The defense should focus on absence of deceit, absence of misappropriation, good faith, authority, and civil nature of the obligation.
XLI. Key Legal Principles
The following principles summarize the Philippine approach:
A simple unpaid loan is generally not estafa.
Loaned money may become the basis of estafa if it was obtained through deceit.
Money entrusted for a specific purpose may support estafa if misappropriated.
A business partner may commit estafa if he receives funds for administration, collection, remittance, or accounting and converts them.

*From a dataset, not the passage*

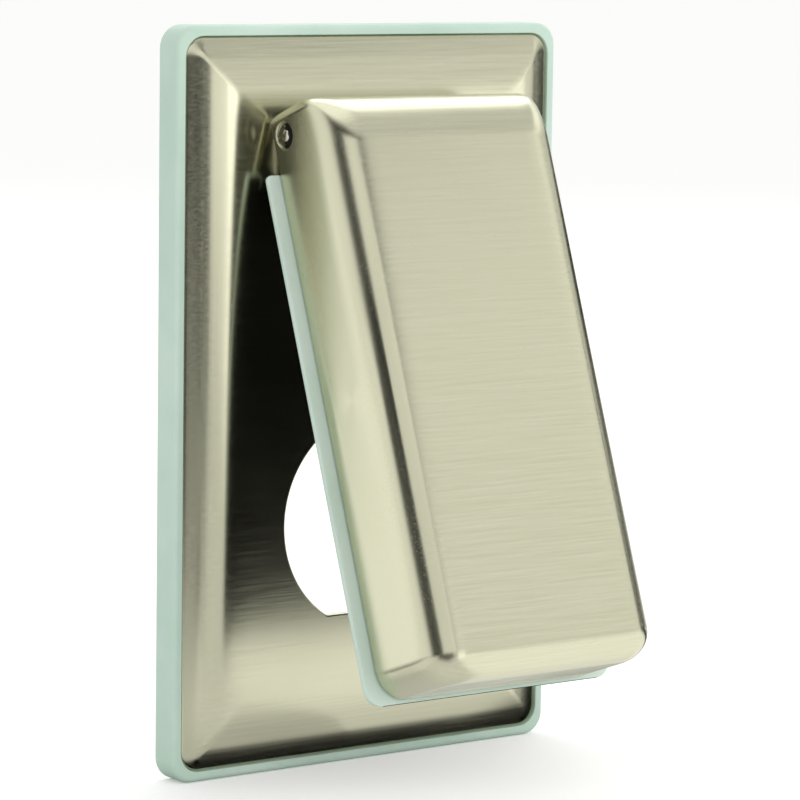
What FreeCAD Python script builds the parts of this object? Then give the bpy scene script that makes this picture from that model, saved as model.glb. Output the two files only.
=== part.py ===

Business failure alone is not estafa.
Poor management alone is not estafa.
Fraud must be proven, not presumed.
The existence of a civil contract does not automatically prevent criminal prosecution.
The prosecution must prove all elements beyond reasonable doubt.
The distinction between civil debt and estafa depends on the facts, documents, and intent at the time of the transaction.
XLII. Conclusion
A business partner’s misuse of loaned or entrusted money can be estafa in the Philippines, but only when the facts satisfy the elements of the offense.
If the money was a true loan, where ownership passed to the borrower and the only obligation was repayment, the remedy is usually civil. Non-payment, standing alone, is not estafa.
If the money was entrusted for a specific purpose, received for administration, collection, remittance, liquidation, or return, and the partner diverted or converted it, estafa by misappropriation may arise.
If the partner obtained the money through false pretenses, fake documents, fictitious business opportunities, or fraudulent representations, estafa by deceit may arise even if the transaction was styled as a loan.
The decisive issues are not the labels used by the parties but the real nature of the transaction, the duties assumed, the timing of the deceit, the existence of misappropriation, the damage caused, and the quality of the evidence.